Eleathean Life

Travel between settlements is all via foot, riding animal or carts, via various kinds of route:


Boardways are routes through the trees which are boarded (or over large enough branches) to accommodate a cart - whether pulled by a person, or by a beast of burden. At their best they may be broad and flat (mounted on beams), easily wide enough for carts to pass in opposite directions, and well protected with rails at the edges. At their most basic they may be glorified rope bridges forming great arcs between the trees, where passing places are often sited. They may even lack any sort of guard rails or ropes, requiring great care to ensure draft animals are not spooked or disturbed if disaster is to be prevented. Boardways only link settlements of some significance, which then naturally form trade hubs as they are the only places between which any form of bulk shipment can take place. (See Trade and Money.) In normal conditions, travel along boardways is analogous to overland travel in terms of time taken and distance covered.


Ropeways are established routes with maintained infrastructure, but only intended for foot traffic, so at their most basic they might be only a single-stranded rope bridge with hand-ropes for stability - although they are often better protected than this. Clearly unsuitable for carts, goods can only be shipped along them via suitably trained beasts of burden (analogous to mule trains) or on the backs of the travellers themselves. Nevertheless, in normal conditions and in the absence of bulky loads, travel along ropeways is analogous to overland travel in terms of time taken and distance covered.

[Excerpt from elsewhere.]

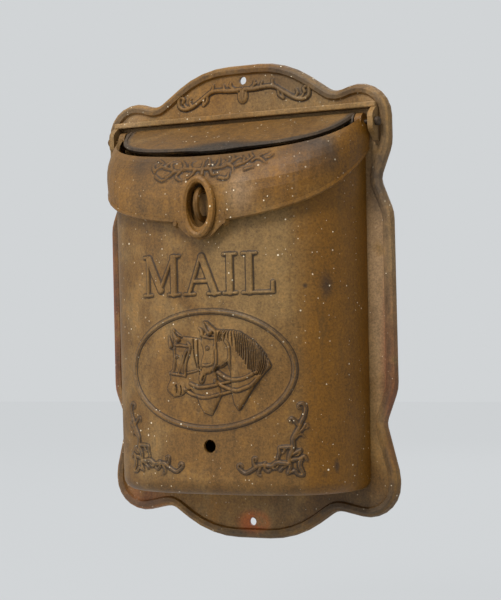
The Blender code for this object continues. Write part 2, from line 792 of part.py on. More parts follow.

A wildway is an established route, but not one that can simply be walked along - it may involve long climbs up or down trees, wide rope swings (using a fixed rope with cords to pull it to either side of a gap) or even single overhead ropes to be traversed hand-over-hand or suspended in a rope sling on a pulley. As wildways develop paired ziplines in opposite directions are sometimes set up to speed passage in busy areas, although this is often a precursor to an upgrade to a true ropeway. Goods can be carried only on the backs of travellers, or by specially trained ape-like beasts (see Icegrip Ape). Prices are higher in a village only accessible via wildways.

A fully-fit group, especially if it includes an Equika guide to manage ropes and assist heavier members of the party, can travel in good conditions at speed analogous to overland travel if lightly loaded. However the very young or very old or the injured can slow progress greatly, as can the need to carry bulky or heavy loads or to operate in poor conditions. Only the hardy travel the wildways in the depths of winter when ice forms on the ropes and gloved hands can easily become clumsy.

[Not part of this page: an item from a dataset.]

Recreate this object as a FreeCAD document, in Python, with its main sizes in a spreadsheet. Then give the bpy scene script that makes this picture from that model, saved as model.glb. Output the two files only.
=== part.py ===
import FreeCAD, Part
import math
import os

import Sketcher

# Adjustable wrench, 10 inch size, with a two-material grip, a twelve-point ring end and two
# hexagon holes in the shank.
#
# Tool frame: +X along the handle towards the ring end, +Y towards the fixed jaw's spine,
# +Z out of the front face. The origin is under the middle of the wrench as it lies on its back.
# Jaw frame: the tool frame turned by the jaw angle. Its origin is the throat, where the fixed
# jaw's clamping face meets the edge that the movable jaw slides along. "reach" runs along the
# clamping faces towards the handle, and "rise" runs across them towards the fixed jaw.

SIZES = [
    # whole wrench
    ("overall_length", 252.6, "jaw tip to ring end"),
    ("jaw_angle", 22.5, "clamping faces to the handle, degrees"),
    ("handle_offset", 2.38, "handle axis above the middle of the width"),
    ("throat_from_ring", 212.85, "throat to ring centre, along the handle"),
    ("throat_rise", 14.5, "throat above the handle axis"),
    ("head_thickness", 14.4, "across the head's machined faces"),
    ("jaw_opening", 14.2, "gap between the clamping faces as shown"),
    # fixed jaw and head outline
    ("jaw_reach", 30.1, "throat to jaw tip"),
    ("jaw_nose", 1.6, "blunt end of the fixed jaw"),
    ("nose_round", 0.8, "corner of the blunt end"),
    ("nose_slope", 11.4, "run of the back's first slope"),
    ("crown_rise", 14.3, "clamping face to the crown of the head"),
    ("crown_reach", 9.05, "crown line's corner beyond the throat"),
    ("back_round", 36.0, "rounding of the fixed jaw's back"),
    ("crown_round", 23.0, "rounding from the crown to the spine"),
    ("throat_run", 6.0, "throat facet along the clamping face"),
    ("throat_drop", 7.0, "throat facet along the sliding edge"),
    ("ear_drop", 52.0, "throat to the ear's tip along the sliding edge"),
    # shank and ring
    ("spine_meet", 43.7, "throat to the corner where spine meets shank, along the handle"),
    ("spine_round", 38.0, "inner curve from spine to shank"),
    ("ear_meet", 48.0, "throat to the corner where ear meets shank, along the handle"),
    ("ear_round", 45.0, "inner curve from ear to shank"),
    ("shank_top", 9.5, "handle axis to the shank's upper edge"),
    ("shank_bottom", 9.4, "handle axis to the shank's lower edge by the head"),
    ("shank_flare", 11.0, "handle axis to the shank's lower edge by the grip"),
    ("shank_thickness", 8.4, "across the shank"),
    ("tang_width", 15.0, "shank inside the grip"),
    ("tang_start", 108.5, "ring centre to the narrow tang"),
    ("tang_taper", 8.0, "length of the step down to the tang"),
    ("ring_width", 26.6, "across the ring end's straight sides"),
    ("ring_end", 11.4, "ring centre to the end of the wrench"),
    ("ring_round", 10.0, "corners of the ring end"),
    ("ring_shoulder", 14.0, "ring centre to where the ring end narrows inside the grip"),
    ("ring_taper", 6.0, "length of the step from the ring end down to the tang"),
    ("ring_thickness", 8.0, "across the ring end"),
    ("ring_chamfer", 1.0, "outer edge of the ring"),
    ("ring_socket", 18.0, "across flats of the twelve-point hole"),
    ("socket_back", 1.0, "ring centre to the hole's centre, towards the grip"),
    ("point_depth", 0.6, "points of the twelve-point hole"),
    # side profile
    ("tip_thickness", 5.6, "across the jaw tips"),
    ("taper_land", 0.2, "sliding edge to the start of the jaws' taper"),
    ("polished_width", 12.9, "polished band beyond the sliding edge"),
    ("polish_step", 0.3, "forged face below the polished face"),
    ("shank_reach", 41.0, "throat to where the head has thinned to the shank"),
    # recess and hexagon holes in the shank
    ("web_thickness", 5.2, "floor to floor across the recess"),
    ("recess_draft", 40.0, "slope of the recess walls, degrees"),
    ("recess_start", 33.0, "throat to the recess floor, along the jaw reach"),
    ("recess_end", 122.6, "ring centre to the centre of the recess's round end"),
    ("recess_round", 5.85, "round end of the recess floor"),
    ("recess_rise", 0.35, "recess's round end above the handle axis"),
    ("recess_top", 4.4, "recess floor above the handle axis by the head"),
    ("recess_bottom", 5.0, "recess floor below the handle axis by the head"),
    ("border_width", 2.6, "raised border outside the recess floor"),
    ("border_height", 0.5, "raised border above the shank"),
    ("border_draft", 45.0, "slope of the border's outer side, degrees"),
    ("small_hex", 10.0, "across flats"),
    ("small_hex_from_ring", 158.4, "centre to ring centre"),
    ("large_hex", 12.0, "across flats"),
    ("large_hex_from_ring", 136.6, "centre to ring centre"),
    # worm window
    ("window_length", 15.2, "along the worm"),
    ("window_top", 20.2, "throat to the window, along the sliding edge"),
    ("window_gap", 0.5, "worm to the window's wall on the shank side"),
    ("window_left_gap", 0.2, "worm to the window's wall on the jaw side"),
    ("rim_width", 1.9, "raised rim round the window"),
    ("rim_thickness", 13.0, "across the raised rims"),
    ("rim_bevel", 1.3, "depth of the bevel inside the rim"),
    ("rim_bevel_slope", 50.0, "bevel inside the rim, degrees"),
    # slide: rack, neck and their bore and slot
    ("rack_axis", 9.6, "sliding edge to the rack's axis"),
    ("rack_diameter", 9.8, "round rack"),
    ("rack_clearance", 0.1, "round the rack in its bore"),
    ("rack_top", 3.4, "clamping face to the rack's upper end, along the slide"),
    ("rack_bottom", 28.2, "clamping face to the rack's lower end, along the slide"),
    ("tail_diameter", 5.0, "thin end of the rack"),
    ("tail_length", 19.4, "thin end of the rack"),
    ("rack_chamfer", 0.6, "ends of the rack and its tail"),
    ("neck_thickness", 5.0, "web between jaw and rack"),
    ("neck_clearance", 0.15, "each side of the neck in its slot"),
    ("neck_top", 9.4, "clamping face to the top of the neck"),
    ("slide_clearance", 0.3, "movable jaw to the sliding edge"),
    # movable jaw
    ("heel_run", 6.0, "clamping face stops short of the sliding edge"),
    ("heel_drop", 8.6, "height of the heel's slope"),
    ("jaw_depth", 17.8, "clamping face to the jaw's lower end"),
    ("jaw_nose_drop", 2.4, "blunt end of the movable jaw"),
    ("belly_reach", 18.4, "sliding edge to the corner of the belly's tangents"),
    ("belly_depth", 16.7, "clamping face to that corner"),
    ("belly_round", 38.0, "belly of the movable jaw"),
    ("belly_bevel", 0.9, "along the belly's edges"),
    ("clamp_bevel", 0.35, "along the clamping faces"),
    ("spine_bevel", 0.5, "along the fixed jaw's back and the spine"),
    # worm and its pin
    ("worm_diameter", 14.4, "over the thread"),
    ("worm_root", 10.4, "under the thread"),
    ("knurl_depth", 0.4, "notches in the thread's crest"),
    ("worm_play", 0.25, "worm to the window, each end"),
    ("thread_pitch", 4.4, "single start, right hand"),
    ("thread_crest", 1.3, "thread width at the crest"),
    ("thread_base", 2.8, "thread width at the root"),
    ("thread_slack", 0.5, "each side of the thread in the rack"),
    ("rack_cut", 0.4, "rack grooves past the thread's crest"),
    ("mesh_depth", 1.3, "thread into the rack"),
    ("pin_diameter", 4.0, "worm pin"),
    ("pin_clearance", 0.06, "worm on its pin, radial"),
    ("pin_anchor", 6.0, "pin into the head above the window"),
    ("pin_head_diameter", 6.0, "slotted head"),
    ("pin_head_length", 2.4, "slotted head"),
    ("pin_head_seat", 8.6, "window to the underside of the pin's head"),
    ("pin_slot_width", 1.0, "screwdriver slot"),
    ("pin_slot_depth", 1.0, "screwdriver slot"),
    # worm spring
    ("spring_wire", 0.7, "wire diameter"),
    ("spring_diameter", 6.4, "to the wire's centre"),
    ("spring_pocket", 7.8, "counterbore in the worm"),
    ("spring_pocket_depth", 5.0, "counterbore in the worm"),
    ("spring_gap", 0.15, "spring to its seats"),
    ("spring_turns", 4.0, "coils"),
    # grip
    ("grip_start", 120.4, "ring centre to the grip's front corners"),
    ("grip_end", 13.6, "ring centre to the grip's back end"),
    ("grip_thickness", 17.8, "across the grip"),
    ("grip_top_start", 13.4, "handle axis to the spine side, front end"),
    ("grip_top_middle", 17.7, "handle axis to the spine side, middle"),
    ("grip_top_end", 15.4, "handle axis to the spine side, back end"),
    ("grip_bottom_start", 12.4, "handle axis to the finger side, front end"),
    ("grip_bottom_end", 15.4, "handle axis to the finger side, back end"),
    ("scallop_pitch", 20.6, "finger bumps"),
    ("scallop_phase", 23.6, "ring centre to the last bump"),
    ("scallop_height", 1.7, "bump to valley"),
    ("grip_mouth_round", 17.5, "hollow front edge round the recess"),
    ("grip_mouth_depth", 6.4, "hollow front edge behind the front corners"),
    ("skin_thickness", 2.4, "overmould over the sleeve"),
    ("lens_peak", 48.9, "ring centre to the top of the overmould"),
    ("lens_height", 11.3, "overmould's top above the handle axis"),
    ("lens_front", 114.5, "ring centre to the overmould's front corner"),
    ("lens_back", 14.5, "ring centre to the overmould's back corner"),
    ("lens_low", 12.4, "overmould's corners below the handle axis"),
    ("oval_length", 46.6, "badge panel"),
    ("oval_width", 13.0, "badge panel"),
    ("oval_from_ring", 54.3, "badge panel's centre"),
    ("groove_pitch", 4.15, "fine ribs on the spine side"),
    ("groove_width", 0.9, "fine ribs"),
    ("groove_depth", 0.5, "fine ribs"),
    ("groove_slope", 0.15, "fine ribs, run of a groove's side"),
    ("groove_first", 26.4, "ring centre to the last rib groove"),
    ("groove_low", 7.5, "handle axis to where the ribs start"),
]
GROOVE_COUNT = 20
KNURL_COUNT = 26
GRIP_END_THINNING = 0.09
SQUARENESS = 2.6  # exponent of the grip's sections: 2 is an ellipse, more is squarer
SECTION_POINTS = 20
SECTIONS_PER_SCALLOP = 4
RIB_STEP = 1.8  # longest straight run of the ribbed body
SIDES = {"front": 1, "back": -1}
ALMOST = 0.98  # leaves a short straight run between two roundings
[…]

Occasionally a route will need to descend to the ground for a (normally short) distance. This option is only accepted in extreme cases - perhaps because a section of forest that can’t easily be bypassed has burned down, or even deliberately been felled by a determined and destructive enemy. Earthways represent extreme risk due to the Gargantuan - but sometimes needs must, or sufficient potential profit provides the required incentive… Stealth and watchfulness provide the best chance of a safe passage.

Wilderness Travel

Travelling in areas with no established routes is not easy, but it is possible. By climbing up and down to make use of the best-placed branches, linked by use of ropes and grapples decent progress can be made - especially if one or more skilled, lightweight equika are along to speed the process. Even so, a fit party in good conditions might at best achieve ⅔ of the speed of travel along the Ways, and this must be viewed as best-case. A weak or heavily armoured party among the ice of winter might only make 1/10 the distance of a group on a Way.


The vital role of maintaining the Ways falls to the Waymakers (who are also a custom D&D background.)

The nature of these ways has a significant impact on Trade and Money and the cost of goods.